In a US study on the effects of feed with various combinations of enzyme additives and available phosphorus, 500 male chicks were individually weighed at seven and 14 days. The chicken litter the chicks produced was also analysed for residual phosphorus.
Improving digestibility of poultry rations is important for commercial producers for two reasons, said Dr Jason Lee, poultry scientist with Texas A&M AgriLife Research. The first reason is improved digestibility means improved feed efficiency. Digestibility of soybean meal by poultry is already high, 80 to 85%, according to Lee. “But we want to make that much higher,” he said.
The second reason why improving feed efficiency is important is environmental, Lee said. The nine billion birds produced annually in the US produce large amounts of manure, which is mixed with spilled feed, feathers and bedding material, to make ‘chicken litter’.
Chicken litter is primarily used as fertiliser, but because nitrogen is less concentrated than chemical fertilizers, transportation costs usually limit its use to nearby farms. And the nitrogen in chicken litter can be lost quickly, according to Lee.
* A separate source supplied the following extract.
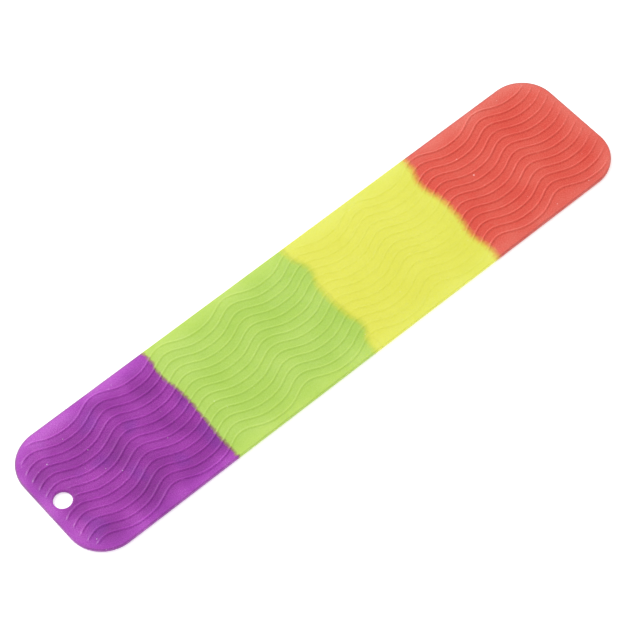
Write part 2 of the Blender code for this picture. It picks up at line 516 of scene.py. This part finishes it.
class SiliconeTree(Tree):
    """The shader of one silicone, with its neighbours' colours past the seams."""

    RAGGED_SIZE = 1.1 * MM
    PATCH_SIZE = 15 * MM
    PATCH_EDGE = (0.53, 0.70)           # noise values where a bluer patch starts and is full
    PATCH_STRENGTH = 0.6
    PAINTED_GLOW_BY_SIDE = (0.72, 1.0)          # share of the painted edge glow at the -Y side and at the +Y side, stronger towards the key light
    RIM_GREY_BY_SIDE = (0.3, 1.0)
    PAINTED_DEPTH_BY_SIDE = (1.02, 0.98)        # painted light and shade: colour depth as a gamma, deeper on the -Y side and paler on the +Y side, towards the key light
    RIM_GREY_REACH = (0.1 * MM, 0.9 * MM)   # the grey is full up to the first, and gone at the second
    CREST_PAINTED_LIGHT = (-0.35, 0.15)      # painted light on a rib's crest at the purple end, where it is painted shade, and elsewhere, where it is a painted highlight
    CREST_PLACES = (2 * MM, 12 * MM)    # where it changes, from the purple end
    FLANK = 0.6                         # a steep flank's normal, across the strip
    HAZE_START = 0.80                   # haze at which the painted light on the unlit flanks starts
    FLECK_SIZE, FLECK = 0.9 * MM, 0.03  # marks that every silicone has, in between
    CLOUD_SIZE = 22 * MM
    GRAIN_SIZE = 0.4 * MM
    SPECK_SPACING = 5.5 * MM
    SPECK_ODDS = (0.74, 0.97)           # random values of the smallest and the largest speck
    SPECK_RADIUS = 0.07                 # of the largest speck, in spacings
    FACING_UP = 0.6                     # specks show where the normal's Z is above this
    HAZY_SLOPE = (0.60, 0.78)           # normal's Z between a wall, which keeps its shading, and a rib
    PORE_SIZE, PORE_DEPTH = 0.28 * MM, 0.012 * MM
    SWELL_SIZE, SWELL_DEPTH = 2.5 * MM, 0.03 * MM
    ROUGHNESS_SPREAD = (-0.05, 0.06)
    IOR = 1.41
    SUBSURFACE = 0.7

    def __init__(self, material, strip, look, finish):
        super().__init__(material)
        self.strip = strip
        self.look = look
        self.finish = finish
        self.place = self.add("ShaderNodeTexCoord").outputs["Object"]
        self.x, self.y, self.z = self.parts(self.place)
        self.normal = self.add("ShaderNodeNewGeometry").outputs["Normal"]
        _, self.lean_y, self.lean_z = self.parts(self.normal)
        ragged = self.math("SUBTRACT", self.noise(self.place, self.RAGGED_SIZE, 3.0), 0.5)
        self.blends = [seam_blend(self, strip, index, self.x, self.y, ragged)
                       for index in range(len(SEAM_PLACES))]
        self.hazy = self.values_along_strip((
            look.purple_haze, look.green_haze, look.yellow_haze, look.red_haze))

    def along_strip(self, shades):
        """One shade for each section, blended at the seams."""
        result = shades[0]
        for blend, shade in zip(self.blends, shades[1:]):
            result = self.mix(blend, result, shade)
        return result

    def values_along_strip(self, values):
        return self.along_strip([(value, value, value, 1.0) for value in values])

    def by_side(self, ends):
        """A value that changes evenly from the -Y side to the +Y side."""
        return self.remap(self.y, -self.strip.half_width, self.strip.half_width, *ends, "LINEAR")

    def scattered(self, size, strength):
        """Soft random spots of a size, between plus and minus a strength."""
        return self.remap(self.noise(self.place, size, 1.0), 0.3, 0.7, -strength, strength, "LINEAR")

    def colour_with_painted_glow(self):
        """The colours along the strip: painted light makes them paler towards the outline and on most rib
        crests, painted shade darkens the crests at the purple end, and a thin grey lies along the outline.
        """
        look, strip = self.look, self.strip
        patches = self.remap(
            self.noise(self.place, self.PATCH_SIZE), *self.PATCH_EDGE, 0.0, self.PATCH_STRENGTH)
        purple = self.mix(patches, opaque(look.purple), opaque(look.purple_deep))
        body = self.along_strip([purple, opaque(look.green), opaque(look.yellow), opaque(look.red)])
        edge = self.along_strip([opaque(shade) for shade in (
            look.purple_edge_glow, look.green_edge_glow, look.yellow_edge_glow, look.red_edge_glow)])

        # Painted light: a paler glow towards the outline, stronger on the +Y side, towards the key light.
        inward = edge_distance(self, strip, self.x, self.y)
        reaches = self.math("DIVIDE", inward, look.glow_reach)
        glow = self.math("EXPONENT", self.math("MULTIPLY", self.math("MULTIPLY", reaches, reaches), -1.0))
        # Painted light on the rib crests: a painted highlight, turned into painted shade near the purple
        # end.
        crest = self.remap(self.z, strip.sheet, strip.sheet + strip.height, kind="LINEAR")
        places = [place - strip.half_length for place in self.CREST_PLACES]
        crest = self.math("MULTIPLY", crest, self.remap(self.x, *places, *self.CREST_PAINTED_LIGHT))
        pale = self.math(
            "ADD", self.math("MULTIPLY", glow, self.by_side(self.PAINTED_GLOW_BY_SIDE)), crest, clamp=True)

        # A thin grey darkening along the outline, strongest on the +Y side.
        rim_grey = self.math(
            "MULTIPLY", self.values_along_strip(RIM_GREY_AMOUNT), self.by_side(self.RIM_GREY_BY_SIDE))
        rim_grey = self.math("MULTIPLY", self.remap(inward, *self.RIM_GREY_REACH, 1.0, 0.0), rim_grey)
        return self.mix(rim_grey, self.mix(pale, body, edge), RIM_GREY_COLOUR)

    def stained(self, colour_so_far):
        """Darker or warmer in the middle of each seam's blend."""
        for blend, tint in zip(self.blends, SEAM_STAINS):
            both = self.math("MULTIPLY", blend, self.math("SUBTRACT", 1.0, blend))
            stain = self.mix(self.math("MULTIPLY", both, 4.0), WHITE, tint)
            colour_so_far = self.multiply(colour_so_far, stain)
        return colour_so_far

    def marbled_with_painted_shade(self, colour_so_far):
        """Clouded and grained; painted shade deepens the unlit flanks of the ribs and the -Y side, and
        painted light pales the lit flanks, the +Y side and the unlit flanks of the haziest ribs.
        """
        # Painted light and shade: the colour is deeper on the -Y side and paler on the +Y side.
        depth = self.by_side(self.PAINTED_DEPTH_BY_SIDE)
        # Painted shade: deeper colour on rib flanks facing -Y, away from the key light, and paler on those
        # facing +Y.
        flank = self.remap(self.lean_y, -self.FLANK, self.FLANK, 1.0, -1.0, "LINEAR")
        flank_shade = self.math("MULTIPLY", flank, self.values_along_strip(RIB_FLANK_SHADE))
        depth = self.math("ADD", depth, flank_shade)
        marks = (
            (self.CLOUD_SIZE, self.finish.clouds),
            (self.CLOUD_SIZE / 2, self.finish.clouds / 2),
            (self.FLECK_SIZE, self.FLECK),
            (self.GRAIN_SIZE, self.finish.grain),
        )
        for size, strength in marks:
            depth = self.math("ADD", depth, self.scattered(size, strength))
        marbled_with_painted_shade = self.add("ShaderNodeGamma", {"Color": colour_so_far, "Gamma": depth}).outputs[0]
        # Painted light: the unlit flanks of the haziest ribs are brightened.
        unlit = self.remap(self.lean_y, -self.FLANK, 0.0, 1.0, 0.0, "LINEAR")
        flank_light = self.math("MULTIPLY", self.remap(self.hazy, self.HAZE_START, 1.0), unlit)
        return self.multiply(marbled_with_painted_shade, self.mix(flank_light, WHITE, HAZE_FLANK_LIGHT))

    def specked(self, colour_so_far):
        """With a few pale specks on the upper face."""
        cells = self.add(
            "ShaderNodeTexVoronoi", {"Vector": self.place, "Scale": 1 / self.SPECK_SPACING},
            voronoi_dimensions="2D").outputs
        radius = self.remap(cells["Color"], *self.SPECK_ODDS, 0.0, self.SPECK_RADIUS, "LINEAR")
        speck = self.math("LESS_THAN", cells["Distance"], radius)
        speck = self.math("MULTIPLY", speck, self.math("GREATER_THAN", self.lean_z, self.FACING_UP))
        speck = self.math("MULTIPLY", speck, self.values_along_strip(SPECK_STRENGTH))
        return self.mix(speck, colour_so_far, SPECK_SHADE)

    def normal_through_haze(self):
        """The surface's normal, leant back towards straight up on the ribs by the haze."""
        lean = self.math("MULTIPLY", self.remap(self.lean_z, *self.HAZY_SLOPE), self.hazy)
        flat = self.add("ShaderNodeMix", {0: lean}, data_type="VECTOR")
        self.feed(flat.inputs[4], self.normal)
        self.feed(flat.inputs[5], (0.0, 0.0, 1.0))
        return self.add("ShaderNodeVectorMath", {0: flat.outputs[1]}, operation="NORMALIZE").outputs[0]

    def surface(self):
        """Satin, with fine pores and soft swells."""
        pores = self.noise(self.place, self.PORE_SIZE)
        swells = self.noise(self.place, self.SWELL_SIZE)
        roughness = [self.look.roughness + change for change in self.ROUGHNESS_SPREAD]
        self.feed(self.shader.inputs["Roughness"], self.remap(swells, 0.3, 0.7, *roughness, "LINEAR"))
        relief = self.math("ADD", self.math("MULTIPLY", pores, self.PORE_DEPTH),
                           self.math("MULTIPLY", swells, self.SWELL_DEPTH))
        bump = self.add("ShaderNodeBump", {
            "Strength": 1.0, "Distance": 1.0, "Height": relief, "Normal": self.normal_through_haze()})
        self.feed(self.shader.inputs["Normal"], bump.outputs[0])

        self.shader.inputs["IOR"].default_value = self.IOR
        self.shader.inputs["Subsurface Weight"].default_value = self.SUBSURFACE
        self.shader.inputs["Subsurface Scale"].default_value = MM
        self.shader.inputs["Subsurface Radius"].default_value = self.finish.scatter


def silicone(section, strip, look):
    """Satin silicone for one section."""
    material = bpy.data.materials.new(section.replace("section", "silicone"))
    tree = SiliconeTree(material, strip, look, FINISHES[section])
    colour_so_far = tree.marbled_with_painted_shade(tree.stained(tree.colour_with_painted_glow()))
    tree.feed(tree.shader.inputs["Base Color"], tree.specked(colour_so_far))
    tree.surface()
    return material


class STRIPMAT_OT_hanging_end(bpy.types.Operator):
    """Model the purple end section with its hanging hole."""

    bl_idname = "stripmat.hanging_end"
    bl_label = "Purple End with Hanging Hole"

    def execute(self, context):
        section_skin(context, "purple_section", None, SEAM_PLACES[0], with_hole=True)
        return {"FINISHED"}


class STRIPMAT_OT_middle_sections(bpy.types.Operator):
    """Model the green and the yellow section."""

    bl_idname = "stripmat.middle_sections"
    bl_label = "Green and Yellow Sections"

    def execute(self, context):
        section_skin(context, "green_section", SEAM_PLACES[0], SEAM_PLACES[1])
        section_skin(context, "yellow_section", SEAM_PLACES[1], SEAM_PLACES[2])
        return {"FINISHED"}


class STRIPMAT_OT_plain_end(bpy.types.Operator):
    """Model the red end section."""

    bl_idname = "stripmat.plain_end"
    bl_label = "Red End"

    def execute(self, context):
        section_skin(context, "red_section", SEAM_PLACES[2], None)
        return {"FINISHED"}


class STRIPMAT_OT_studio(bpy.types.Operator):
    """Add the pale floor, the soft light and the camera."""

    bl_idname = "stripmat.studio"
    bl_label = "Floor, Light and Camera"

    FLOOR_SIZE = 6.0
    FLOOR_DROP = 0.05 * MM      # the floor lies this far below the strip
    SENSOR = 36.0
    AIM = Vector((-5.4 * MM, -3.2 * MM, 1.6 * MM))
    DISTANCE = 1.0567
    AZIMUTH = math.radians(-37.38)
    ELEVATION = math.radians(58.51)
    ROLL = math.radians(-3.93)
    LENS = 149.86
    KEY_PLACE = Vector((-0.4, 1.75, 1.8))
    KEY_SIZE = 0.9

    def execute(self, context):
        studio = context.scene.strip_studio
        self.add_floor(context, studio)
        self.add_light(context, studio)
        self.add_camera(context)
        context.scene.view_settings.view_transform = "Standard"
        return {"FINISHED"}

    def add_floor(self, context, studio):
        mesh = bmesh.new()
        bmesh.ops.create_grid(mesh, x_segments=1, y_segments=1, size=self.FLOOR_SIZE / 2)
        bmesh.ops.translate(mesh, verts=mesh.verts[:], vec=(0.0, 0.0, -self.FLOOR_DROP))
        sheet = bpy.data.meshes.new("floor")
        mesh.to_mesh(sheet)
        mesh.free()
        material = bpy.data.materials.new("pale_floor")
        tree = Tree(material)
        tree.shader.inputs["Base Color"].default_value = (*studio.floor, 1.0)
        tree.shader.inputs["Roughness"].default_value = 0.9
        tree.shader.inputs["Specular IOR Level"].default_value = 0.1
        tree.shader.inputs["Emission Color"].default_value = WHITE
        tree.shader.inputs["Emission Strength"].default_value = studio.floor_glow
        sheet.materials.append(material)
        floor = bpy.data.objects.new("floor", sheet)
        context.scene.collection.objects.link(floor)

    def add_light(self, context, studio):
        world = bpy.data.worlds.new("studio")
        world.use_nodes = True
        sky = world.node_tree.nodes["Background"]
        sky.inputs["Color"].default_value = WHITE
        sky.inputs["Strength"].default_value = studio.sky
        context.scene.world = world
        lamp = bpy.data.lights.new("key", "AREA")
        lamp.shape = "DISK"
        lamp.size = self.KEY_SIZE
        lamp.energy = studio.key
        key = bpy.data.objects.new("key", lamp)
        key.location = self.KEY_PLACE
        key.rotation_mode = "QUATERNION"
        key.rotation_quaternion = (-self.KEY_PLACE).to_track_quat("-Z", "Y")
        context.scene.collection.objects.link(key)

    def add_camera(self, context):
        lens = bpy.data.cameras.new("camera")
        lens.lens = self.LENS
        lens.sensor_width = self.SENSOR
        camera = bpy.data.objects.new("camera", lens)
        turn = (Matrix.Rotation(self.AZIMUTH, 4, "Z") @ Matrix.Rotation(math.pi / 2 - self.ELEVATION, 4, "X")
                @ Matrix.Rotation(self.ROLL, 4, "Z"))
        camera.matrix_world = Matrix.Translation(self.AIM) @ turn @ Matrix.Translation(
            (0.0, 0.0, self.DISTANCE))
        context.scene.collection.objects.link(camera)
        context.scene.camera = camera


class STRIPMAT_PT_panel(bpy.types.Panel):
    """Sizes, colours and pieces of the strip mat."""

    bl_idname = "STRIPMAT_PT_panel"
    bl_label = "Strip Mat"
    bl_space_type = "VIEW_3D"
    bl_region_type = "UI"
    bl_category = "Strip Mat"

    def draw(self, context):
        for operator in OPERATORS:
            self.layout.operator(operator.bl_idname)
        for group in GROUPS:
            box = self.layout.box()
            for key in GROUPS[group].__annotations__:
                box.prop(getattr(context.scene, group), key)


GROUPS = {
    "strip_shape": StripShape,
    "strip_ribs": RibShape,
    "strip_look": SiliconeLook,
    "strip_studio": StudioLook,
}
OPERATORS = (
    STRIPMAT_OT_hanging_end,
    STRIPMAT_OT_middle_sections,
    STRIPMAT_OT_plain_end,
    STRIPMAT_OT_studio,
)


def register():
    for item in (*GROUPS.values(), *OPERATORS, STRIPMAT_PT_panel):
        bpy.utils.register_class(item)
    for name, group in GROUPS.items():
        setattr(bpy.types.Scene, name, PointerProperty(type=group))


def unregister():
    for name in GROUPS:
        delattr(bpy.types.Scene, name)
    for item in reversed((*GROUPS.values(), *OPERATORS, STRIPMAT_PT_panel)):
        bpy.utils.unregister_class(item)


def main():
    register()
    bpy.ops.stripmat.hanging_end()
    bpy.ops.stripmat.middle_sections()
    bpy.ops.stripmat.plain_end()
    bpy.ops.stripmat.studio()


if __name__ == "__main__":
    main()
Nitrate runoff is usually not a problem with chicken litter fertiliser as it is with manure from other confined animal operations. But phosphorus can be, he said.
“Phosphorus is an essential nutrient required for proper bone development and for efficient poultry production,” Lee said. “The failure to meet a bird’s requirement of phosphorus can lead to many bird-health problems, including reduced bird performance, increased leg disorders and increased bird mortality.”
The main strategy utilised to decrease the levels of phosphorus required in broiler diets is the use of enzymes that utilise the phosphorus in plant sources, such as corn and soybean, according to Lee.
To determine which strains of the two enzymes were best combinations for chicken health and feed conversion efficiency, Lee conducting studies comparing how multiple levels of phytase affects the bio-availability of phytate with and without non-starch polysaccharides. The feed tested was a combination of corn and soybean meal with added vitamins and micronutrients – a standard poultry ration.
The relationship between the effects of the two enzymes turned out to be more complicated than expected. Non-starch polysaccharides increased the bioavailability of phosphorus but at only one of the three levels of phytase concentrations tested.
The results of his study will give commercial poultry producers information they need to fine-tune feed mixture to reduce phosphorus runoff from chicken litter without endangering flock health, Lee said.